Title: Diller, William
Source text: The Medical and Surgical History of the War of the Rebellion. (1861-65.), Part 2, Volume 1 (Washington, DC: Government Printing Office, 1879), 205.
Civil War Washington ID: med.d1e41815
Case from the case-book of the L'OUVERTURE HOSPITAL, Alexandria, Virginia, Surgeon Edwin Bentley, U. S. V., in charge. All the patients were colored men, most of them sent to Alexandria from the hospital for colored troops, City Point, Virginia.

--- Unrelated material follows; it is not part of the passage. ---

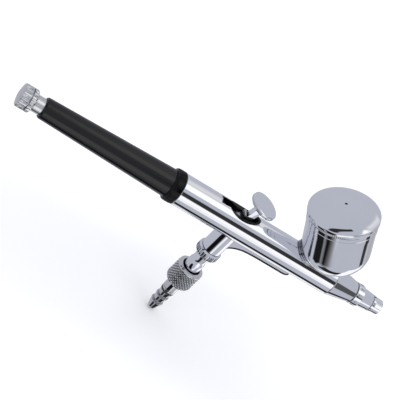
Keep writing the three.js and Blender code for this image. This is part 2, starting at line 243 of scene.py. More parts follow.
def soften(obj, width, angle=40, segments=3):
    """Rounds the sharp edges of a mesh in place."""
    bm = bmesh.new()
    bm.from_mesh(obj.data)
    sharp = [e for e in bm.edges if len(e.link_faces) == 2
             and e.calc_face_angle(0) > math.radians(angle)]
    bmesh.ops.bevel(bm, geom=sharp, offset=width * MM, segments=segments, profile=0.5,
                    affect="EDGES", clamp_overlap=True)
    bm.to_mesh(obj.data)
    bm.free()
    return obj


def combine(obj, other, how):
    cut = obj.modifiers.new("cut", "BOOLEAN")
    cut.operation = how
    cut.solver = "EXACT"
    cut.object = other
    bpy.context.view_layer.update()
    seen = obj.evaluated_get(bpy.context.evaluated_depsgraph_get())
    mesh = bpy.data.meshes.new_from_object(seen)
    obj.modifiers.clear()
    if not mesh.polygons:
        raise RuntimeError(f"{how} left nothing of {obj.name}")
    obj.data = mesh
    bpy.data.objects.remove(other)
    return obj


def minus(obj, *others):
    for other in others:
        combine(obj, other, "DIFFERENCE")


def plus(obj, *others):
    for other in others:
        combine(obj, other, "UNION")


ON_SURFACE = 0.12                        # a face this near to a profile lies on it, in mm
SAME_WAY = math.cos(math.radians(8))     # and it faces the same way within this angle


def column(items, name, width=1, kind=float):
    """One attribute of a mesh's items as an array."""
    values = np.zeros(len(items) * width, kind)
    items.foreach_get(name, values)
    return values.reshape(-1, width) if width > 1 else values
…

CASE 557.—Recruit William Diller, (colored;) admitted from Lincoln hospital October 27, 1864. Gastrodynia. [This man appears on the register of the Augur hospital, near Alexandria, Virginia, admitted October 8th—remittent fever—sent to general hospital October 17th; and on the register of the Lincoln hospital, Washington, D. C., admitted October 18th—diarrhœa—sent to general hospital October 27th.] He complained of dyspeptic symptoms, especially of pain and swelling in the stomach; but his appetite was good, and he did not seem to be very sick. Occasionally he had slight attacks of diarrhœa, which were easily controlled by astringents, until about November 20th, when severe diarrhœa set in, which did not yield to treatment. There was some abdominal tenderness, but it was not thought that he was dangerously ill until a few hours before death. Died, December 15th. Autopsy: The ileum and large intestine were extensively ulcerated, and there were a number of perforations. [The record does not state whether in the small intestine or the large.] There was an extensive deposit of tubercle in the mesentery. The intestines were firmly adherent to each other and to the abdominal parietes.—Acting Assistant Surgeon Freeman Stoddard.